Third, the World Bank would focus its own knowledge management activities and support for research and development in developing countries much more on a search for effective and scalable solutions, linked closely to its operational engagement which would be specifically designed to support the scaling up of tested innovations, along the lines pioneered by the Bill and Melinda Gates Foundation.
Fourth, for those countries with strong project management capacities, the World Bank would dramatically simplify its lending processes, following the example of the EIB. This would make it a much more efficient operational institution, making it a more attractive partner to its borrowing member countries, especially the emerging market economies.
Fifth, the membership of the World Bank would fix some fundamental problems with its financial structure and governance. It would invite the emerging market economies to make significantly larger contributions to its capital base in line with their much-enhanced economic and financial capacities. It would revamp the bank’s voting and voice rules to reflect the changed global economic weights and financial contributions of emerging markets. The bank would also explore, based on the experience of the vertical funds, tapping the resources of non-official partners, such as foundations and the private sector as part of its capital and contribution base. Of course, this would bring with it further significant changes in the governance of the World Bank. And the bank would move swiftly to a transparent selection of its leadership on the basis of merit without reference to nationality.

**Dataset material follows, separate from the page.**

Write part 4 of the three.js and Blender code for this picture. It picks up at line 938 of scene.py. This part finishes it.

Conclusion: The New World Bank President Needs to Work with the G-20 Leaders to Chart a Course Forward
The new president will have to make a choice between these three options. Undoubtedly, the easiest choice is “business-as-usual”, perhaps embellished with some marginal changes that reflect the perspective and new insights that an outsider will bring. There is no doubt that the forces of institutional and political inertia tend to prevent dramatic change. However, it is also possible that Dr. Kim, with his background in a relatively narrow sectoral area may recognize the need for a more vertical approach in the bank’s organizational and operational model. Therefore, he may be more inclined than others to explore Option 3.

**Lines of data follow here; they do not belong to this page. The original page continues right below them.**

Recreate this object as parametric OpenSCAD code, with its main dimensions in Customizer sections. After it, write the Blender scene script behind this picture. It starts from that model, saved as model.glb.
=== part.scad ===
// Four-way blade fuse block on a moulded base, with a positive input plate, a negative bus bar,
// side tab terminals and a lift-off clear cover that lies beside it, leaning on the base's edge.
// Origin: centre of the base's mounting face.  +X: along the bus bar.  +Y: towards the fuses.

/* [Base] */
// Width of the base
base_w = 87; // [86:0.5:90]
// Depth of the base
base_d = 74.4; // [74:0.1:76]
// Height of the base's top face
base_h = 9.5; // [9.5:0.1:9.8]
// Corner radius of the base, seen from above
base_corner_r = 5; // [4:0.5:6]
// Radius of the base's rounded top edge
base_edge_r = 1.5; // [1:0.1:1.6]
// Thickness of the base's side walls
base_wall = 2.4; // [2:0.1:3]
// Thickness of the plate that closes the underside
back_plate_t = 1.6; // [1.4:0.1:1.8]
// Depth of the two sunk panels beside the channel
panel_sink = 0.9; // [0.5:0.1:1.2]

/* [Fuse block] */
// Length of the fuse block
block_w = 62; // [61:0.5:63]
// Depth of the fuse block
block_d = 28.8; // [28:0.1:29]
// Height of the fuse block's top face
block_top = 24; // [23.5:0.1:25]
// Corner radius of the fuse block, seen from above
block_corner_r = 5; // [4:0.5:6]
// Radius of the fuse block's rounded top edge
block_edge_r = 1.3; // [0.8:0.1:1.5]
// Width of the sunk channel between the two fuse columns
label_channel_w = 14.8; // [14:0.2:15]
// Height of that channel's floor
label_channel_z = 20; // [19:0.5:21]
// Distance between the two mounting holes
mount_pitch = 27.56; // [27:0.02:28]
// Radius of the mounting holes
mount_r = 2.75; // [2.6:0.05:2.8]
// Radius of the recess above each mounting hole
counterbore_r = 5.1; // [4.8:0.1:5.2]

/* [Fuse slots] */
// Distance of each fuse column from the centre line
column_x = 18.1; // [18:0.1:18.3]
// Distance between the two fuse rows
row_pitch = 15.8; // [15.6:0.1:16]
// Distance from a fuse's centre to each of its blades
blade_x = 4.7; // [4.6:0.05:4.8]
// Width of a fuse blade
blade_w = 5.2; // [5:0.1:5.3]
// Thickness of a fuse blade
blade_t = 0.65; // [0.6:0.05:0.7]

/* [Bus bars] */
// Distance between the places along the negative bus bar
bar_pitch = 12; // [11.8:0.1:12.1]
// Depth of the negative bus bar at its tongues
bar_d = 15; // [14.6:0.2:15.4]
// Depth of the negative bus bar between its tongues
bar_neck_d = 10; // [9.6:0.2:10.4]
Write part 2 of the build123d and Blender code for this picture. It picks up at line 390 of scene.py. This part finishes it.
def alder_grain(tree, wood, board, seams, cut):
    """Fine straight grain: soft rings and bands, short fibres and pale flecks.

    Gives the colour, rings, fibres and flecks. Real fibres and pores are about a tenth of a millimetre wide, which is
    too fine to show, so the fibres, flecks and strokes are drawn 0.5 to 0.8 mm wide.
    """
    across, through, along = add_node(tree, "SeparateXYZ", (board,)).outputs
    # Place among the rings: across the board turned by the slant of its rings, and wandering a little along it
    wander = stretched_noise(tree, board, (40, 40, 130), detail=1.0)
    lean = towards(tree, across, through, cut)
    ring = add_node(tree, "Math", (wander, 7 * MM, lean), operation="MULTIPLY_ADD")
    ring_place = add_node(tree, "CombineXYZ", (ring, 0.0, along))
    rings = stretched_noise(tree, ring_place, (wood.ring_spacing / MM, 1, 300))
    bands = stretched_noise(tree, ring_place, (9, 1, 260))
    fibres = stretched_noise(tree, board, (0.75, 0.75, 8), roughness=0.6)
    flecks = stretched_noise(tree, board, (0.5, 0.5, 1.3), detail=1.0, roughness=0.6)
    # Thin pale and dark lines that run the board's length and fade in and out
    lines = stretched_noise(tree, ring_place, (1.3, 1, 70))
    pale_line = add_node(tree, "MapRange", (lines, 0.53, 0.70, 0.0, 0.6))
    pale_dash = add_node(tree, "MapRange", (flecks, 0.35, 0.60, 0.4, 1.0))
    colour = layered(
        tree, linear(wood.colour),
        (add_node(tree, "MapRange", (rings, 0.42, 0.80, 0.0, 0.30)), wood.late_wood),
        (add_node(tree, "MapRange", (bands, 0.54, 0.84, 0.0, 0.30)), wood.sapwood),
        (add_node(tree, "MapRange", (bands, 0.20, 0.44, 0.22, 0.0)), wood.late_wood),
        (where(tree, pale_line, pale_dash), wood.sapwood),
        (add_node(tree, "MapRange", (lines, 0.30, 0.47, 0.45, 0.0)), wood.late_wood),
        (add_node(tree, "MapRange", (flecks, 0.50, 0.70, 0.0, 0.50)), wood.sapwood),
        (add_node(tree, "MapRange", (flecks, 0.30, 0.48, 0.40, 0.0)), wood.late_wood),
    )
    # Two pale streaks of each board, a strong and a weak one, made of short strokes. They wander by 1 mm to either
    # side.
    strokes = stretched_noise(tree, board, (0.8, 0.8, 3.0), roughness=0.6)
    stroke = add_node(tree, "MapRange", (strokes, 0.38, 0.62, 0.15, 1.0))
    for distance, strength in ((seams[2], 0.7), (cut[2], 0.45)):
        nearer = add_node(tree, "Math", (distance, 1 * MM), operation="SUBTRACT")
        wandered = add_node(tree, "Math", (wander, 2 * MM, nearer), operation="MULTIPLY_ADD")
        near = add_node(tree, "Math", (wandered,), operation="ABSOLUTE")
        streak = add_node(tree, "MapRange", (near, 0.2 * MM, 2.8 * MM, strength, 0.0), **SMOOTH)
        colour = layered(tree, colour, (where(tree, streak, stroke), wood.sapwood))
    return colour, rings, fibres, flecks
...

If he pursues Option 3, Dr. Kim will need a lot of help. The best place to look for help might be the G-20 leadership. One could hope that at least some of the leaders of the G-20 understand that Options 1 and 2 are not in the interest of their countries and the international community. Hopefully, they would be willing to push their peers to contemplate some radical changes in the multilateral development architecture. This might involve the setting up of a high-level commission as recently recommended by this author, which would review the future of the World Bank as part of a broader approach to rationalize the multilateral system in the interest of greater efficiency and effectiveness. But in setting up such a commission, the G-20 should state a clear objective, namely that the World Bank, perhaps the strongest existing global development institution, should not be gutted or gradually starved out of existence. Instead, it needs to be remade into a focused, effective and truly global institution. If Dr. Kim embraces this vision and develops actionable ideas for the commission and the G-20 leaders to consider and support, then he may bring the right medicine for an ailing giant.